Exchange Traded Funds: Managing risks

(Article by Peter Denham, ASA Member, first published in Equity October 2017)

In Australia, Exchange Traded Funds (ETFs) have been traded on the ASX since 2002. The assets under management (AUM) in Australia have grown 28% over the last 12 months, illustrating their recent popularity.

ETFs offer a low cost method for investors to receive the same benefits of an equity index. They have since developed into low cost financial vehicles to track a ‘theme’ with examples being Market index, Currency, Region, Commodity, Fixed income, Industry and even Actively managed.

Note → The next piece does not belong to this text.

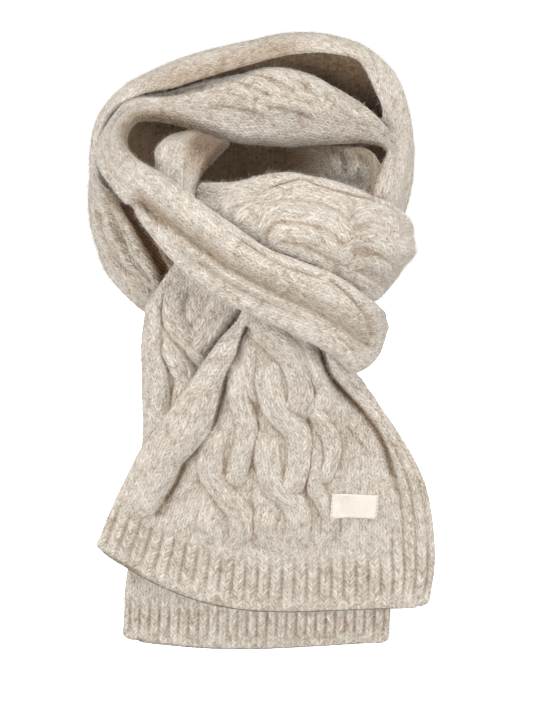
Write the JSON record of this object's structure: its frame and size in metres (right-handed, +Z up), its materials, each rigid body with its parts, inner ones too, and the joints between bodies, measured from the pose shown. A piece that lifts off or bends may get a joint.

As with all investments, there are advantages, disadvantages and risks with using ETFs.

Market risk

ETF performance will only be as good as the underlying stocks. The ETF returns depend upon the success of your investment strategy, ie value, momentum, growth, etc. Determining an ETF strategy is more suited to top down analysis (eg macroeconomic analysis and momentum) rather than fundamental analysis. However, the average PE for the ETF is usually published.

Strategy and market risk is purely dependent upon the type of investment strategy that suits you and the amount of risk for return you are prepared to take. This is the most important consideration for ETFs but too complex and too hard to consider in an article like this.

Liquidity risk

Liquidity risk is determined from the amount of ETF units on offer to sell (or buy) compared with the amount you have to buy (or sell). For example, you want to sell 1000 of units at $100 'at market'. The current market has buyers as follows: 500 @ $100 & 1000 @ $99. Your 1000 units are sold at an average of $99.50 (slippage of 0.5%). However if you were selling only 200 shares, you would have achieved your $100 goal with no slippage.

The liquidity risk depends upon the amount you want to sell compared with the amount on offer on the exchange.

Limit orders can control the price for an ETF sold (or bought). However the biggest risk is exiting the investment in a rapidly falling market. A limit order will prevent selling below your desired price, but you will retain the ETFs.

Strategies to minimise ‘liquidity risk’ include:

  • Avoid ETFs with an average volume per day < your designed limit. (I use $1M/day)
  • Avoid ETFs with an average spread > 0.4%

(The spread is the difference between buy and sell prices)

Value risk

An ETF unit is comprised of a bundle of shares. A 'value' risk for ETFs can be caused by:

  • Excessive premium price: ie, ETF price > the net asset value (NAV) of the underlying value of shares. ETF providers advise that the 'market maker' (company that buys shares on the market to create the ETFs) will meet excess demand. However I have seen an ETF at a 9% premium.
  • High management expense ratio (MER): This percentage comes off your bottom line every year. As the main advantage of ETFs is a low MER (compared with LICs), investing in a high MER ETF removes the reason for using an ETF.

Strategies to minimise ‘value risk’ include:

  • Avoid ETFs with a price premium > 0.5%. The ETF NAVs are published daily.
  • Avoid ETFs with a MER > 0.6%. Note that some large US ETFs have MERs ~ 0.1%.
  • Avoid ETFs with a LOW AUM as small funds have higher relative costs (I prefer AUM > $100M). This will likely exclude ETFs with a boutique theme.

Composition and tracking risk

ETFs are designed by fund managers and they make decisions on the weighting and individual shares making up the fund. Some ETF descriptions may differ to what is in the fund, for example a 'Global' ETF comprised of 100% US stocks.

Many index tracking ETFs are made up of a sample of stocks making up the index and have a tracking error.

Strategies to minimise ‘composition and tracking risk’ include:

  • Composition: Check the makeup of the underlying stocks against the market in which you want to invest. The ETF data sheets provide this information.
  • Tracking: Graph the ETF against the target index tracked to determine if it suits your needs.

Leverage risk

Some ETFs are leveraged two or three times. A 2 x leveraged index ETF would be expected to deliver 20% gain for a 10% increase in the index. However it does not always work that way due to timing of entry and exit of the investment. I recommend Buffett's advice on leveraging being along the lines of "Smart investors don't need to use leverage. Dumb ones shouldn't use leverage".

Sentiment risk

As many investors are turning to ETFs, an index tracking ETF may be flat (index is flat) but have an increasing number of ETFs created, that is net creations of ETFs does not necessarily indicate positive sentiment. I prefer to avoid ETFs that investors are deserting. ETF creations and deletions are reported monthly in announcements.